FEMA maps need flood of money

FEMA has tens of thousands of outdated flood plain maps, but lacks the funding to modernize them

The Federal Emergency Management Agency has tens of thousands of outdated flood plain maps that it would like to update, digitize and make interactive, and its modernization plan has strong support among map users. What it lacks is the money to do it.

Map modernization using digital techniques will cost about $775 million over seven years, said FEMA spokeswoman Mary Margaret Walker. However, in fiscal 2001, Congress authorized FEMA to use only up to $15 million of the $300 million disaster-relief fund for map modernization.

FEMA's Flood Insurance Rate Maps are used as part of the agency-run National Flood Insurance Program to show where flood hazard areas are located. The maps help determine which structures must carry flood insurance and help regulate the construction of new buildings in flood hazard areas.

However, "the information portrayed on them is often not nearly enough to do a good job of either of those primary purposes," said Mark Riebau, who represented the American Society of Civil Engineers on the Technical Mapping Advisory Council, a congressionally created body that recommended map modernization in a report issued late last year.

"Updated maps are absolutely critical so communities and individuals will know what their risk is," Walker said.

FEMA has some 100,000 maps covering 20,000 flood-risk communities, said Michael Buckley, technical services director for the agency's Mitigation Directorate. They're available only on paper, and a third of them are more than 15 years old, with nearly another third between 10 and 15 years old, he said.

The maps are so out of date that an entire flood-determination industry has sprung up to help lending institutions decide if a structure needs to carry flood insurance. FEMA had proposed that a fee earmarked for map modernization be added to the $15 to $30 cost that consultants charge lending institutions, Buckley said. Congress opposed the fee beacuse it would likely be passed to individual property owners, he said.
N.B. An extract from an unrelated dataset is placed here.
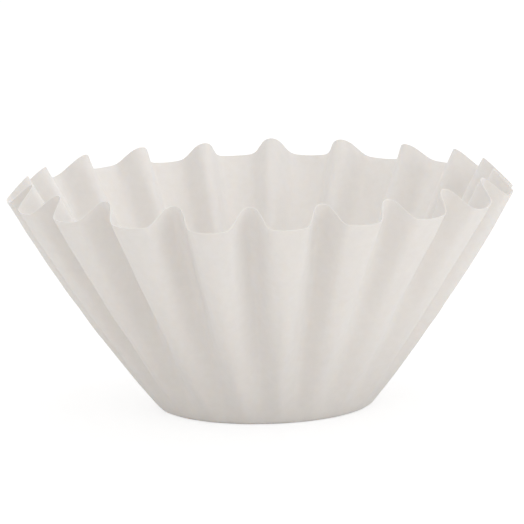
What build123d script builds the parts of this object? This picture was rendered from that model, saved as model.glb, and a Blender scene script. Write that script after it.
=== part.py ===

Using outdated maps results in some homeowners not having flood insurance when they should and some having it who do not need it, said Peggy Bowker, who represented the National Flood Determination Association on the Technical Mapping Advisory Council.

"The amount of money needed to fund this program compared to the entire federal budget is peanuts," Bowker said. "With the current level of funding, there's no way FEMA can do it."

The FEMA Flood Map Store, a new online ordering service which is part of the agency's Map Service Center, will provide a way for businesses to obtain the current maps more conveniently. By this time next year, the agency hopes to have its maps digitized and available for downloading or on CD-ROMs, Buckley said.

Digitizing will enable the agency to have a map print-on-demand capability, Buckley said, which would eliminate the cost of storing 20 million copies of maps at a facility near Baltimore.

Bowker said Congress recognizes the need for updated maps, but because FEMA is such a small agency, it is easily overlooked. She said FEMA needs a congressional leader to step in and move map modernization forward.

"For the price of one little piece of the Pentagon budget, we could remap the whole country," Bowker said. "I think there needs to be a champion up there to say, "Yes, we need better maps.' "

Map modernization is on Congress' radar screen. Two senators brought the subject up during new FEMA Director Joe Allbaugh's confirmation hearing last month, and Allbaugh said map modernization will be a high priority.